To the UFC's credit, they didn't penalize Kampmann (17-4) for the controversial loss, giving him another high-profile fight, this time against Diego Sanchez at UFC on Versus 3.

Despite the fact that his nickname, "The Hitman," suggests he's a brawler, Kampmann is remarkably well-rounded. In fact, according to Compustrike, over his last nine fights, he's spent almost the same amount of time standing and on the ground (34:03 standing, 32:55 on the ground).

His wrestling and ground game have become massively underrated. Kampmann has successfully taken down his opponent in seven of his last 11 attempts, and has three of his last six wins via submission.

All this goes to show that Kampmann is very comfortable on the ground, the place that Sanchez likely wants to put him.

Sanchez (22-4) has been in the UFC for over five years now, and when he came on the scene, he primarily used his wrestling to take the fight to the mat, where he was among the most aggressive top-control fighters in the sport, always looking for a finish whether throughout submission or stoppage.

Over the last few years though, Sanchez strayed a bit from the formula that made him successful, focusing more on kickboxing. He now blames that change for the troubles that forced him into a two-fight losing streak in 2010. Now back with Team Greg Jackson in Albuquerque, New Mexico, Sanchez promises a return to his wrestling-based style.

Can he take Kampmann down though?

Despite his reputation as a wrestler, Sanchez is just 21-77 in takedown tries over his 15 UFC fights, a 27 percent success rate. Of course, that number is seriously skewed by his disastrous 0-for-19 effort against BJ Penn at UFC 107, but even taking out that match, he'd be at just 36 percent.

For all his success as an offensive wrestler, Kampmann, has at times had issues with takedown defense. His nine UFC opponents successfully took him down on 10 of 15 tries (67 percent). When he faced Shields, however, he showed that he was capable of slowing down a hellbent wrestler. This portion of the match could well decide the winner.

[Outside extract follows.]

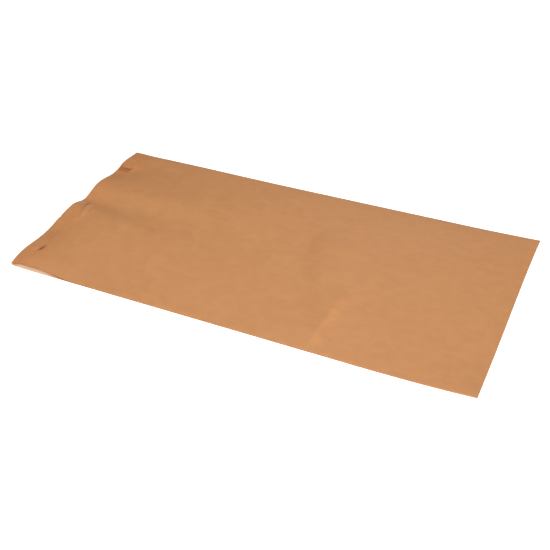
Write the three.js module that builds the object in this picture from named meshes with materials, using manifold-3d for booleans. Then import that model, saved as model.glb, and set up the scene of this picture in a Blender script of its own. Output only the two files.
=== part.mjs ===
// A flat, empty kraft paper bakery bag, lying on its back.
//
// The bag is one folded and glued sheet, so it is one solid: the plies and the air shut in between
// them. Its parts are the top ply, the underside, a gusset folded in along each long side, the
// closed bottom, folded over onto the top ply and glued there, and the cut mouth.
//
// Millimetres, +Z up. X runs from the closed bottom to the mouth and Y from the near long edge to
// the far one. The origin is in the middle of the bag, on the table. The functions below work in
// bag coordinates: `along` is the distance from the folded bottom and `across` from the near edge.

import * as THREE from 'three';
import { mergeVertices } from 'three/addons/utils/BufferGeometryUtils.js';
import Module from 'manifold-3d';

// ---- driving dimensions ----

const bagLength = 510; // folded bottom to mouth
const bagWidth = 250;
const gussetDepth = 35; // how far each side is folded in
const gussetDepthInFold = 5; // the fold that closes the bottom leaves only this much to see
const flapWidth = 17; // the bottom end, folded over onto the top ply
const flapDip = { middle: 149, halfWidth: 51, depth: 7 }; // its cut edge swerves towards the fold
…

The pair are very even elsewhere. Among the most surprising numbers is the fact that Sanchez's opponents land standing strikes at a higher percentage than he does. Even though it's relatively close (opponents out-land him 40 percent to 36.6 percent), that's very rare for a successful fighter, and has to raise a red flag anytime he faces a good striker.

Kampmann is indeed a good striker. He lands 45.1 percent of his standing strikes, a significantly higher rate than Sanchez.

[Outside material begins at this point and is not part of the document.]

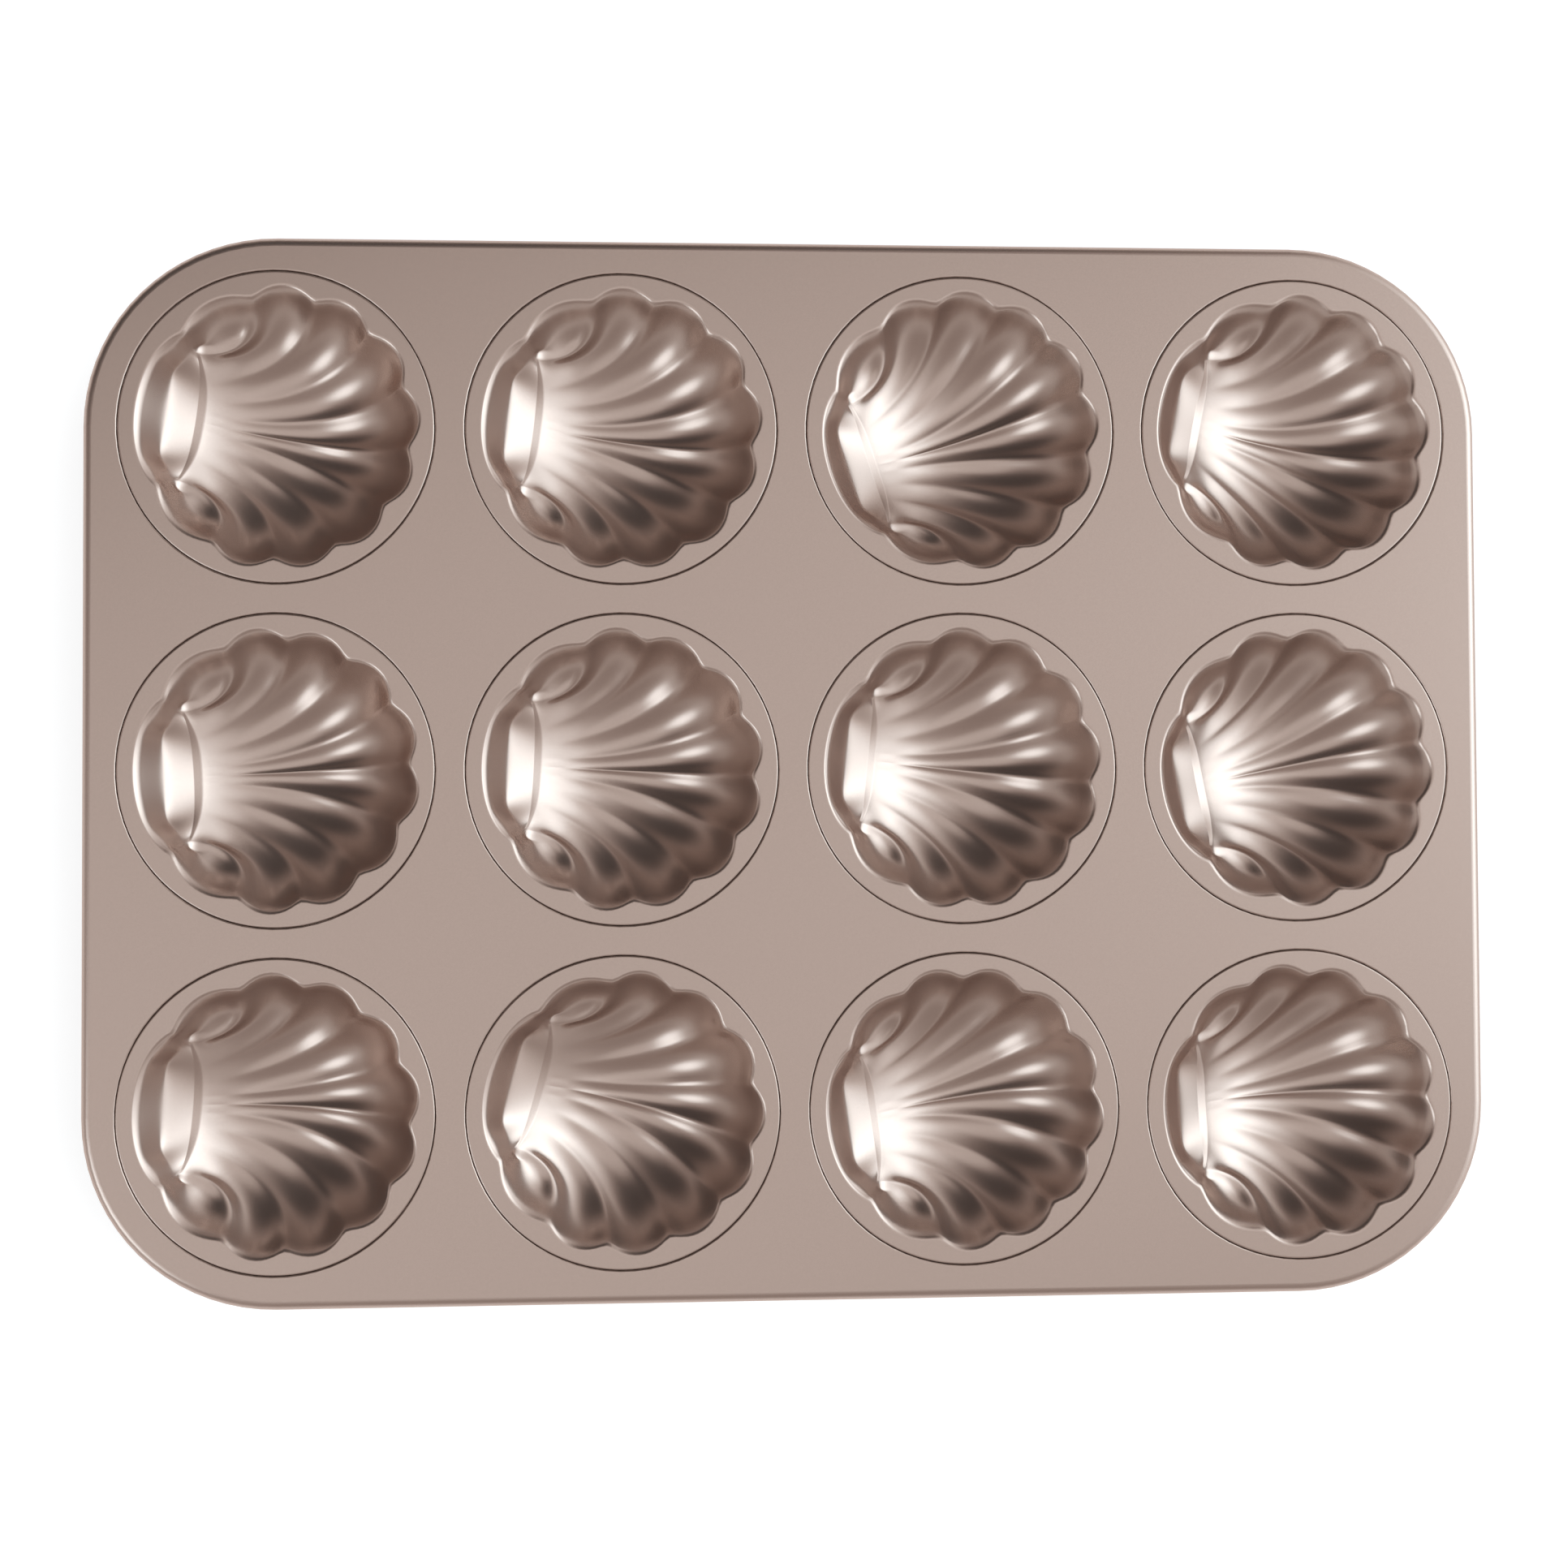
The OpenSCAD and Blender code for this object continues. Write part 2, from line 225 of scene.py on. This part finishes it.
class Lines:
    """The lines that run from the hinge line to the lip, one per angle from the shell's axis."""

    def __init__(self, angles):
        size, side = np.abs(angles), np.sign(angles)
        self.cos, self.sin = np.cos(np.radians(angles)), np.sin(np.radians(angles))
        self.hinge = size > EAR_END + TINY
        in_fan = size < FAN - TINY
        fan = np.minimum(1, size / FAN)
        ear = np.clip((size - FAN) / EAR_ANGLE, 0, 1)
        back = np.clip((size - EAR_END) / (180 - EAR_END), 0, 1)
        flute = size / FLUTE_ANGLE - np.floor(size / FLUTE_ANGLE)
        self.flute = np.where(in_fan, rounded_bump(flute), 0)
        self.ear = np.where(in_fan | self.hinge, 0, rounded_bump(ear))
        from_ridge = np.where(in_fan, (FAN - size) / FLUTE_ANGLE / RIDGE_FLUTE, ear / RIDGE_EAR)
        self.ridge = np.where(self.hinge, 0, np.exp(-from_ridge ** 2))
        self.lobe = LOBE_OUT * self.flute + EAR_OUT * self.ear
        self.lobe = np.where(self.hinge, HINGE_OUT * (1 - (1 - back) ** 4), self.lobe)
        corner = fan ** CORNER_POWER
        spread = hinge_spread(fan, ear)
        spread = np.where(self.hinge, 1 - back, spread)
        at_ledge = -HINGE_X + LEDGE * (1 - corner) - CORNER_IN * (corner + ear) / 2
        self.start_x = np.where(self.hinge, -HINGE_X - CORNER_IN * spread ** CORNER_POWER, at_ledge)
        self.start_y = side * HINGE_HALF * spread
        bent = side * np.minimum(size, FAN)
        pull_x = PULL * np.cos(np.radians(bent)) - CORNER_PULL[0] * corner
        pull_y = CUSP_R * np.sin(np.radians(bent)) * np.abs(bent) / FULL_BEND
        pull_y = pull_y - side * CORNER_PULL[1] * corner
        self.pull_x = (1 - ear) * pull_x + ear * (self.start_x + CUSP_R * self.cos) / 2
        self.pull_y = (1 - ear) * pull_y + ear * (self.start_y + CUSP_R * self.sin) / 2
        lip_x = -(CUSP_R + self.lobe) * self.cos
        straight = (KNEE_X + self.start_x) / np.maximum(1, lip_x + self.start_x)
        at_corner = KNEE_PLACE[0] + KNEE_PLACE[1] * back + KNEE_PLACE[2] * back ** 2
        self.knee = (straight ** -KNEE_BLEND + at_corner ** -KNEE_BLEND) ** (-1 / KNEE_BLEND)
        middle = 1 - (1 - back) ** 2
        self.at_knee = AT_CORNER_KNEE + (AT_KNEE - AT_CORNER_KNEE) * middle
        self.knee_round = KNEE_ROUND * middle
        self.lip_soft = LIP_SOFT + (HINGE_LIP_SOFT - LIP_SOFT) * middle
        self.lip_width = self.lip_soft / WALL_SLOPE
        shares = np.linspace(0, 1, SHARE_STEPS)
        facing = np.interp(spread, hinge_spread(shares, 0), shares) ** CORNER_POWER
        across_ledge = -HINGE_X + LEDGE * (1 - facing) - CORNER_IN * facing / 2
        plain = dome(share_of_bowl(across_ledge, self.start_y)[0])
        self.start_depth = BOWL * (plain - HINGE_DROP * middle)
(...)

Sanchez often makes up the disparity with relentless activity. He throws an average of 44 strikes per round, nine more than Kampmann. One place Sanchez really shines is on top. He averages 37 ground strikes per fight, landing 24. Conversely, he hasn't flashed finishing power, ending only two of his last 10 fights via knockout.

All of that said, this is essentially a toss-up fight. It's quite possible that re-tooling his game by returning to Team Greg Jackson could reinvigorate Sanchez's career, and even when his game regressed, he was still a fight-to-the-final-horn kind of competitor. Kampmann won't have an easy time of it here. He's got to let his hands go, otherwise Sanchez's volume might overwhelm his accuracy in the eyes of the judges.

This fight is likely to go the distance, and when it comes to a decision, there is a danger that judges will favor Sanchez's activity above all. Still, I can't shake the belief that Kampmann has simply been better and more consistent than Sanchez over the last two years. Kampmann keeps the fight standing and lands enough to win a very close decision.